30.09.2010 - UNESCOPRESS

UNESCO Director-General expresses sorrow at the death of French scientist and Nobel laureate Georges Charpak

The Director-General of UNESCO, Irina Bokova, expressed her profound sorrow at the death of French scientist Georges Charpak, winner of the 1992 Nobel Prize for Physics, who was also known as the creator of “La Main à la Pate”, an association to introduce hands-on science education in primary schools in France. Mr Charpak died in Paris on 29 September at age 86.

“With the death of Georges Charpak, UNESCO has lost a visionary whose contribution to international scientific cooperation still impacts powerfully on many areas of the Organization’s work,” said Ms Bokova. “I and everyone else at UNESCO with whom he worked down through the years feel profound sorrow. He was not only a great scientist but a staunch supporter of the Organization’s values and ideals. He was an inspiring presence as a frequent distinguished guest at UNESCO’s scientific conferences, most recently at the launch of the 2005 International Year of Physics*, for which UNESCO was the lead United Nations agency. UNESCO’s science sector and network of Associated Schools also worked with his association, which has had international impact on science education. Mr Charpak will be greatly missed.”
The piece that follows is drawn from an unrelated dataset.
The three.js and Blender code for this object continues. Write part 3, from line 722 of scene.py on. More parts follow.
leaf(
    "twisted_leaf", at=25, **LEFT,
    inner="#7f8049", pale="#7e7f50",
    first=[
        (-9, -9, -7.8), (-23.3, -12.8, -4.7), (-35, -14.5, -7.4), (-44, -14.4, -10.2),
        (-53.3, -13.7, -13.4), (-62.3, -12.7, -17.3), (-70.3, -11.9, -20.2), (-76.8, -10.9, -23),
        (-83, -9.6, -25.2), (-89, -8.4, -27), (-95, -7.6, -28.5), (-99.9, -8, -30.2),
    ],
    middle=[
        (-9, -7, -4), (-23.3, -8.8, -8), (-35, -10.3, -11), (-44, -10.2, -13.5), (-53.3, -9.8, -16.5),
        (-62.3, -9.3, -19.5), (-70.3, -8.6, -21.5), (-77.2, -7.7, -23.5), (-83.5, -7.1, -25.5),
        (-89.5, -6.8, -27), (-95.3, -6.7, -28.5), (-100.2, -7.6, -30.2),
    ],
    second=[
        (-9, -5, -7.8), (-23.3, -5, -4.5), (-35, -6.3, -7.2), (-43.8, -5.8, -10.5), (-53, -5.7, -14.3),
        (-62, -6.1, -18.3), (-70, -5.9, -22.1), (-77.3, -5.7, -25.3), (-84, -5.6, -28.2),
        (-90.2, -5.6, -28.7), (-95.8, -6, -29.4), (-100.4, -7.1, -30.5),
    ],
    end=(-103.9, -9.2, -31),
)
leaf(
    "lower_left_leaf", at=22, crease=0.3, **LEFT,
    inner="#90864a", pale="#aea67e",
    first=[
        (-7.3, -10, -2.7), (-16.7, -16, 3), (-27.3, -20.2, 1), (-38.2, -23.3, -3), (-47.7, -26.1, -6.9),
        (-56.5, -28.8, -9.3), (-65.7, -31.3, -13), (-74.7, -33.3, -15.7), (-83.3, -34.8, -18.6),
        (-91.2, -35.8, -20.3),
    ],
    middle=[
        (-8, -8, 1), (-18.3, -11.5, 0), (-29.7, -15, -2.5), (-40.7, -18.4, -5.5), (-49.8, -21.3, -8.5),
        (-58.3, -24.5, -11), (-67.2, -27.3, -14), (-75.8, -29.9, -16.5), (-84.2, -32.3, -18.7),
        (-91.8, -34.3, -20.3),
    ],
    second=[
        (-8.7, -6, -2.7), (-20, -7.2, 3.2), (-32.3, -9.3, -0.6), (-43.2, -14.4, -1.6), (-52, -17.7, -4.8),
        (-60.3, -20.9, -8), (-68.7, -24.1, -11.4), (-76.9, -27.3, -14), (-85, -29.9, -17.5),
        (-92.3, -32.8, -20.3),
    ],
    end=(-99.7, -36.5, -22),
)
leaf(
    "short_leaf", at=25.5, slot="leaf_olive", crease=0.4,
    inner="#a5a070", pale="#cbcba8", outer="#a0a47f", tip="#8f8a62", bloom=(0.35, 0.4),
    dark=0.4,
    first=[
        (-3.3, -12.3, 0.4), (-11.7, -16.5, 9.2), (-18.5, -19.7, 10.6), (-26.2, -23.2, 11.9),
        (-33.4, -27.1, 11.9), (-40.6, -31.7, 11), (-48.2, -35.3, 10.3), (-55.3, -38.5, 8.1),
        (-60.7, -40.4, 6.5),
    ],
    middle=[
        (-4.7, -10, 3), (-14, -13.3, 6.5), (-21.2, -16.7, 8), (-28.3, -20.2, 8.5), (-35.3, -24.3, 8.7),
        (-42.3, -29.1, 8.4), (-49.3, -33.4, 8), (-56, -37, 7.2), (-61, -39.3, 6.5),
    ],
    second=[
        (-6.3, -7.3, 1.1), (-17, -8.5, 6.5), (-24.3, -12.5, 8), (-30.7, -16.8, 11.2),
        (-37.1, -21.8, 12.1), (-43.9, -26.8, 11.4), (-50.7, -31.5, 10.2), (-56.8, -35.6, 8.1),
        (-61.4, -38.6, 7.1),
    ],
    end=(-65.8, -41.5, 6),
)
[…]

             Born March 8, 1924 in a Jewish ghetto in eastern Poland, Georges Charpak was naturalized French in 1946. A former resistance fighter, he developed his career first in the field of nuclear physics, then in the physics of high energy particles. He was awarded the Nobel Prize in 1992 for his inventions, the proportional chambers used in particle physics.

             In 1996, Georges Charpak, Pierre Léna and Yves Quéré created “La Main à la Pate”, after making a surprising discovery: barely 3% of French primary schools give their pupils an introduction to science. With the support of the French Education Ministry and the French Academy of Science, the three academics launched their scheme. They began by experimenting with 400 primary school teachers who volunteered. Today, this approach, supported by teachers and scientists, has spawned imitations in Mexico, Brazil, Chile, China, Malaysia, Senegal, Morocco, Afghanistan, Cambodia, Colombia, Slovakia and Serbia.